The first half pitted quarterbacks against quarterback, with both teams showing their high caliber offensive leaders. Jake Locker exemplified why he such a threat, with his ability to take control of the game in one play. Starting with their first drive he led the Huskies down the field with a mix of pass plays and quarterback keepers. The drive concluded with a 19-yard touchdown pass to wide receiver Jermaine Kearse.
However, Washington's offense seemed to take a predictable tone as the game progressed, allowing BYU's defense to bottle up Locker and the Huskie offense.

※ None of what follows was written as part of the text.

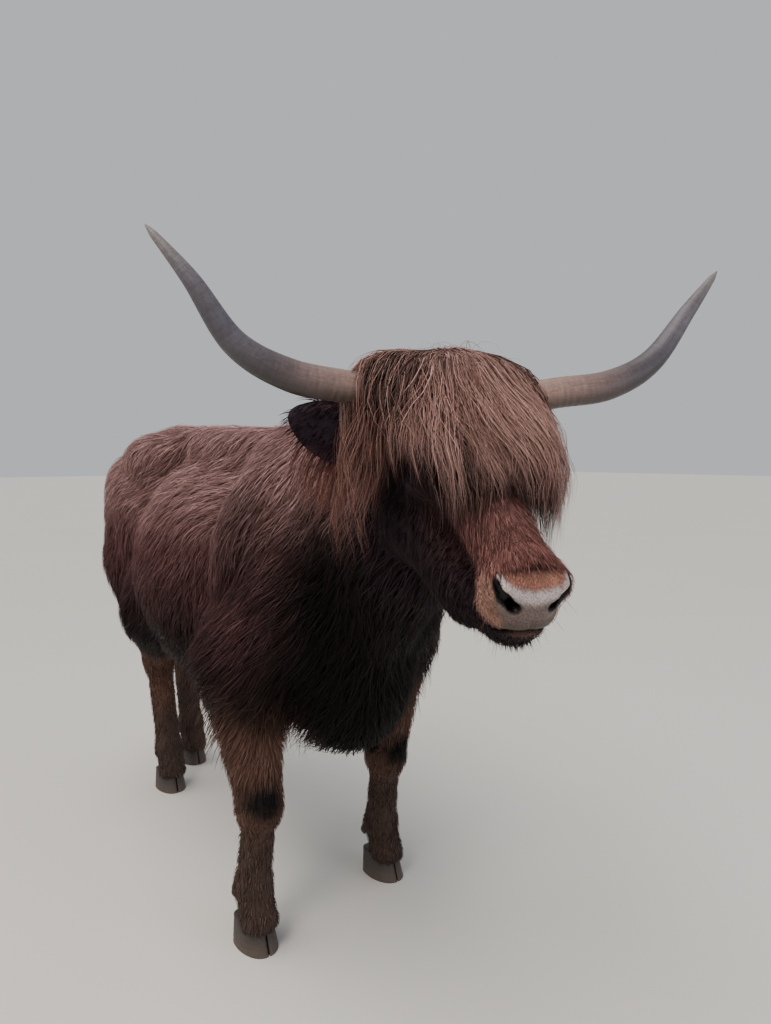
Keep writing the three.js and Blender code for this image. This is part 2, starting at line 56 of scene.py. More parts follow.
# Heights of the joints and of the claws.
KNEE = 330
HOCK = 425
HOCK_SET_BACK = 88  # how far the hock is behind its foot
ELBOW = 650
FETLOCK = 135
CLAW_TOP = 62
SKIN_END = 50  # the skin ends at this height, inside the claws
MIDDLE = 400  # the hind legs are behind this
FEET = {
    "fore_right": (-208, 6),
    "fore_left": (200, 62),
    "hind_right": (-67, 906),
    "hind_left": (80, 1076),
}
POLL = np.array([-85.0, -495.0, 1236.0])
HEAD_TURN = math.radians(21)  # towards the cow's right
HEAD_DIP = math.radians(36)  # of the face below the horizontal

# Depth of the coat on each stretch of the body.
COAT = {
    "back": 22,
    "ribs": 34,
    "belly": 52,
    "brisket": 48,
    "neck": 40,
    "rump": 28,
    "thigh": 34,
    "arm": 32,
    "shank": 12,
    "face": 12,
    "muzzle": 5,
    "cheek": 22,
}
# The share of that depth which is dense woolly undercoat. The skin's surface takes it in.
UNDERCOAT = {
    "back": 0.5,
    "ribs": 0.5,
    "belly": 0.25,
    "brisket": 0.2,
    "neck": 0.35,
    "rump": 0.5,
    "thigh": 0.45,
    "arm": 0.45,
    "shank": 0.55,
    "face": 0.35,
    "muzzle": 0.1,
    "cheek": 0.3,
}


def unit(v):
    """Vectors of length one, along the last axis."""
    return v / np.maximum(np.linalg.norm(v, axis=-1, keepdims=True), 1e-9)


def smooth(x, low, high):
    """Nothing up to low and one from high on, with a soft rise between them."""
    t = np.clip((x - low) / (high - low), 0, 1)
    return t * t * (3 - 2 * t)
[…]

Meanwhile, BYU showed why their quarterbacks, despite their inexperience, have to be taken seriously. Junior Riley Nelson completed 11 of 17 passes for 131 yards and two touchdowns, including the eventual game-winner to running back J.J. DiLuigi. True freshman Jake Heaps completed 13 of 23 passes also for 131 yards. Most impressive was how comfortable and effective both quarterbacks were running the offense. After both quarterbacks settled down they took command of the offense in their individual ways.
"Both quarterbacks played well, our running backs played well and made plays when we needed them," BYU Head Coach Bronco Mendenhall said. "They [Nelson and Heaps] both look poised and confident regardless of the drive. Both quarterbacks played to their strengths and did a good job."
The difference in style was apparent, but the offense ran so smoothly it seemed as though Mendenhall could place just about anybody in at quarterback and it would yield similar results.
The running game also proved effective- led by DiLuigi who ran 13 times for 69 yards. As a team the Cougars ran for 146 yards on 33 carries.
Whatever questions critics may have had about the Cougar's inexperience or lack of size and athleticism were also answered. There were concerns about how the defense would last all four quarters against such a dominant offensive power like Locker, projected to be the first pick in the next NFL Draft. But the defense stepped up and fulfilled their roles.
"It looked like we played with more energy," commented Mendenhall. "It looked like we were handling the pace at a better level than our opponent."
Special teams also played a big role in the Cougar's victory. Sophomore punter Riley Stephenson pinned Washington deep in its own territory multiple times and a bad snap gave BYU two points when Washington's punter threw the ball out the back of the end zone.
Mendenhall mentioned in a pregame interview how the deficiencies in size and speed would be made up for by execution of assignments and the defense looked to do that perfectly when they needed to, holding the Huskies to a scoreless second half.
"I was proud of our team tonight," said Mendenhall. "It was a complete victory. Our offense played well enough to win, our defense played well enough to win, and we won the field position battle, forcing Washington to come out of their own end zone."
The Cougars aren't done facing the athletic quarterback-type. Up next: Tim Jefferson and the Air Force Falcons in Colorado Springs, Colo. Jefferson threw for two touchdowns and ran for two more against Northwestern State in the Falcons' 65-21 win.